Start of Provided data
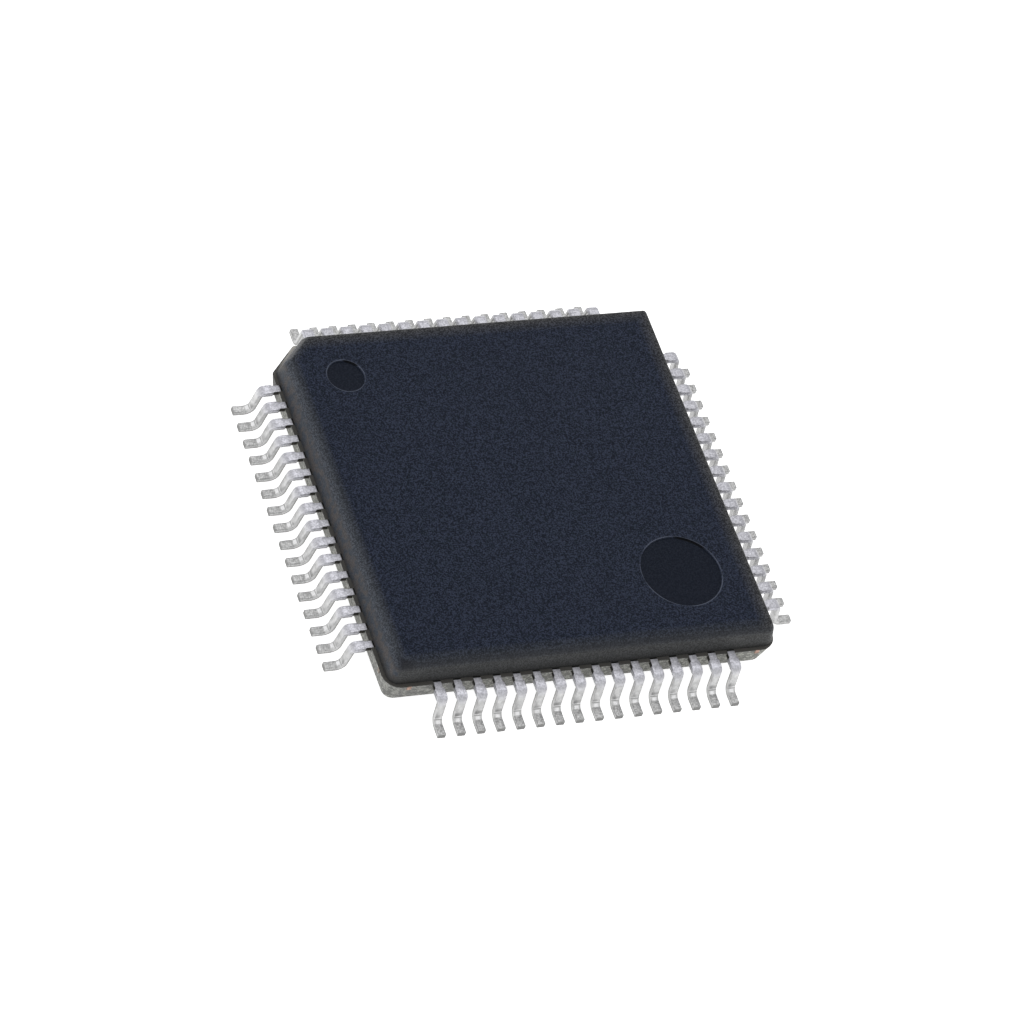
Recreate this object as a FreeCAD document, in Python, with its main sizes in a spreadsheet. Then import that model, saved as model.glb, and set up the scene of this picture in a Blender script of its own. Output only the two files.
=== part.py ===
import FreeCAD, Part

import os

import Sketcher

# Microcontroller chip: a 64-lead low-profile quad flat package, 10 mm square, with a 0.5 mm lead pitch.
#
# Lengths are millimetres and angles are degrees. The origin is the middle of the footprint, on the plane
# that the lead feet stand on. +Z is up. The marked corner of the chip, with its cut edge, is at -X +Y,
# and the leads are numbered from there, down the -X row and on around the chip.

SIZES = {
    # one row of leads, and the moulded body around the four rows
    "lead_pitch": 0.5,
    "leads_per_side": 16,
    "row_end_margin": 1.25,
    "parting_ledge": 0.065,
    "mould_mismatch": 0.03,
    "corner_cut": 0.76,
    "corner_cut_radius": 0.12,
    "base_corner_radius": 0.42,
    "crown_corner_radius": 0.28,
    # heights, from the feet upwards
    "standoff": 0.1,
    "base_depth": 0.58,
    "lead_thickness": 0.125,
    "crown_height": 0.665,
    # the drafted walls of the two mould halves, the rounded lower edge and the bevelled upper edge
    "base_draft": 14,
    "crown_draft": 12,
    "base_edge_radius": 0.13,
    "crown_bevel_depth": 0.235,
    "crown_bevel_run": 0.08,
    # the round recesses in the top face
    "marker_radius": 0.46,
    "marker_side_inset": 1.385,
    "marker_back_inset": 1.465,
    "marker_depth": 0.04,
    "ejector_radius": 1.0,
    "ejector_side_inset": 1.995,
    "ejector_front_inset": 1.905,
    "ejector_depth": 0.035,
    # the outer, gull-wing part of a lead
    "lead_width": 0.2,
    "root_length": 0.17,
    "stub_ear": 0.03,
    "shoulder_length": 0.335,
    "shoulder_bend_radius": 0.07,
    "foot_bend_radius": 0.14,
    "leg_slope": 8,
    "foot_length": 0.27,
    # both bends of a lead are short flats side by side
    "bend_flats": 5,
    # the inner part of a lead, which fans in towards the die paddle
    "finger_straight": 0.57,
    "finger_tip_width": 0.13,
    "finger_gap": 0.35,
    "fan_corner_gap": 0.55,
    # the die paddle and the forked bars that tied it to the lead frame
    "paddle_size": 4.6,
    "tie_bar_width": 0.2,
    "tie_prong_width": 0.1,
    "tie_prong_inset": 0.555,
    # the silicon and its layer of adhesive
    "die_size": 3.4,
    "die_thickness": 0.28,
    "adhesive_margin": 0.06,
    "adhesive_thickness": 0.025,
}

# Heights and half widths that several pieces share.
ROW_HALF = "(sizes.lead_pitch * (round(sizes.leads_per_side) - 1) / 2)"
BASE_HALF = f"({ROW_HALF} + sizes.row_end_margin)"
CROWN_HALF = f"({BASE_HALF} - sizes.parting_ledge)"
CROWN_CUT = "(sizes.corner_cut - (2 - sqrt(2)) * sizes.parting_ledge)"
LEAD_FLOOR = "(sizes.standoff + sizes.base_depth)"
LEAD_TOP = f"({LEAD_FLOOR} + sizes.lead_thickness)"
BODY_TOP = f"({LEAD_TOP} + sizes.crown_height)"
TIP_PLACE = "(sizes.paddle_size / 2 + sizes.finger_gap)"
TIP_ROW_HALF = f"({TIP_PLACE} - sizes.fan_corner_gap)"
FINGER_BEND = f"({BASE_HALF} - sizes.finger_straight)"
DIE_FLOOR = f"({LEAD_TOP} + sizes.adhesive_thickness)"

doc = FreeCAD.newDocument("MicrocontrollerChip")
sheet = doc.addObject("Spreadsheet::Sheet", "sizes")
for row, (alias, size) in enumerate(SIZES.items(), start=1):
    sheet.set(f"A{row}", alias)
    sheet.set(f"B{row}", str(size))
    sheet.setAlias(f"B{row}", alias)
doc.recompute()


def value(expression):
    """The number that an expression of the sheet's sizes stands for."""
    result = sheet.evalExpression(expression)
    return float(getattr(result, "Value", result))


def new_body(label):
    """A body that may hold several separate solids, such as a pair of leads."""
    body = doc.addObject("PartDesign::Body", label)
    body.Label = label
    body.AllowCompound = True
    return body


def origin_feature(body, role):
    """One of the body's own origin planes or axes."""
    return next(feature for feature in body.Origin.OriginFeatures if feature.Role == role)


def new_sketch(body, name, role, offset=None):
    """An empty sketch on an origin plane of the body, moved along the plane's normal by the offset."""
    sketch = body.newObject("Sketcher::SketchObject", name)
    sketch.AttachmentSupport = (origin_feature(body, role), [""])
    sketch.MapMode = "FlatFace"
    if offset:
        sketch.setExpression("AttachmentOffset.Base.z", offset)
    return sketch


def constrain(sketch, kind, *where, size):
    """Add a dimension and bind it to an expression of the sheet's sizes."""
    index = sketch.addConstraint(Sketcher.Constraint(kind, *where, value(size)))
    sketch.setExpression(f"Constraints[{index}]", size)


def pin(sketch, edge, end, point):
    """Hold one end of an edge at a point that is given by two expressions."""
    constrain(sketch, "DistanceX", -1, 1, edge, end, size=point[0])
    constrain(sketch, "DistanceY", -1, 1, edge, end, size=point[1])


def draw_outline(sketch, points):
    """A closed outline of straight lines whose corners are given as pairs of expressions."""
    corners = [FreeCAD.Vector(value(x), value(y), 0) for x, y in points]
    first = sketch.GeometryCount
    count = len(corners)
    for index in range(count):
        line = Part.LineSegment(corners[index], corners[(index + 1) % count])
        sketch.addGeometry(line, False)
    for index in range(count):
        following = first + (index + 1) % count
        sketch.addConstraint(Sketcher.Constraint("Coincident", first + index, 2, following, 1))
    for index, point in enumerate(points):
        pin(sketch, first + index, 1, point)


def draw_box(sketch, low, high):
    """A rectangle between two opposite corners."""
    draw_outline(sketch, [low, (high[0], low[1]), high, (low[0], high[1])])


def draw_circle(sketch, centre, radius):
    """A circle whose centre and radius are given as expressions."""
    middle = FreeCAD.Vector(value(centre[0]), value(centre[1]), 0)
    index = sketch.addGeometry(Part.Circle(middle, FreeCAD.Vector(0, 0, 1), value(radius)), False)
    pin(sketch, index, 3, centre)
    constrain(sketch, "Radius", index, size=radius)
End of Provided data
> _Exercise prompt_
Exactly repeat the lines above, from the opening line through the one with "# and the leads", and include nothing else.

> _Worked answer_
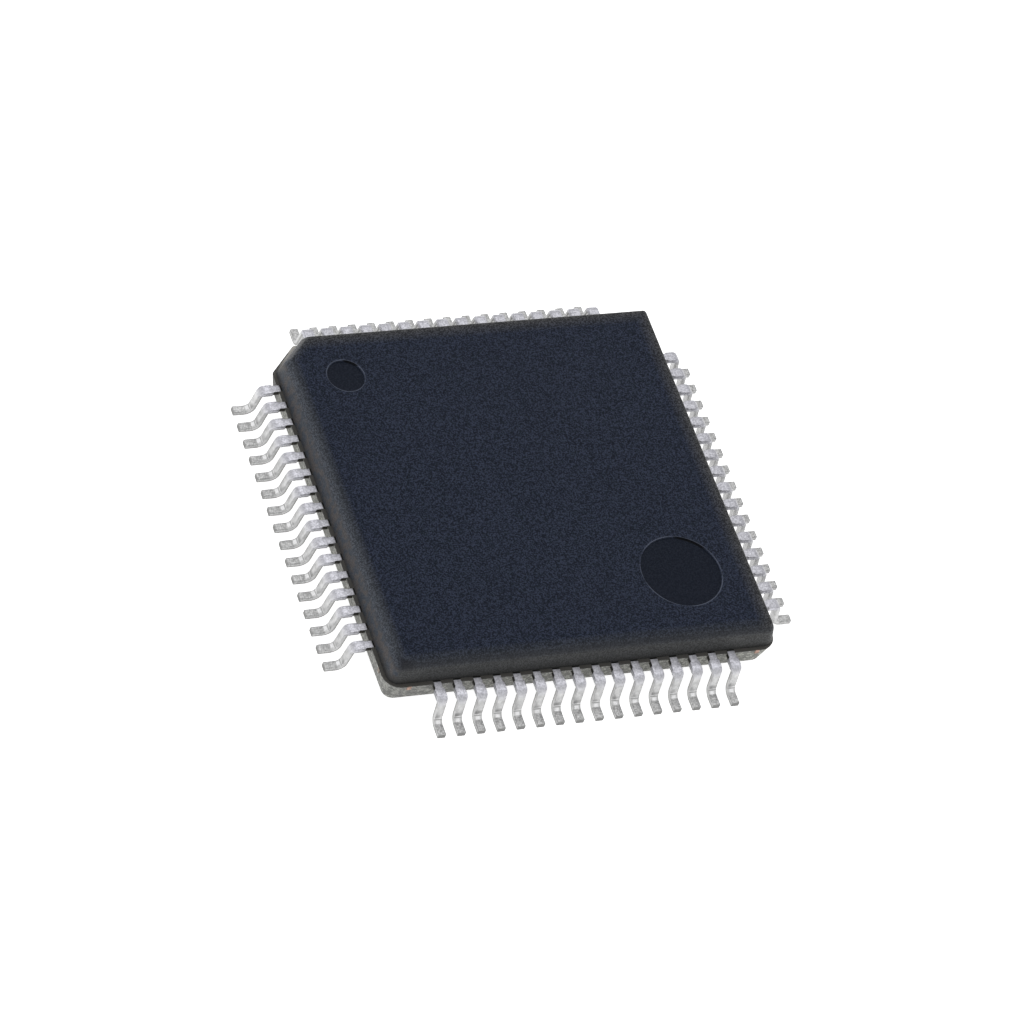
Recreate this object as a FreeCAD document, in Python, with its main sizes in a spreadsheet. Then import that model, saved as model.glb, and set up the scene of this picture in a Blender script of its own. Output only the two files.
=== part.py ===
import FreeCAD, Part

import os

import Sketcher

# Microcontroller chip: a 64-lead low-profile quad flat package, 10 mm square, with a 0.5 mm lead pitch.
#
# Lengths are millimetres and angles are degrees. The origin is the middle of the footprint, on the plane
# that the lead feet stand on. +Z is up. The marked corner of the chip, with its cut edge, is at -X +Y,
# and the leads are numbered from there, down the -X row and on around the chip.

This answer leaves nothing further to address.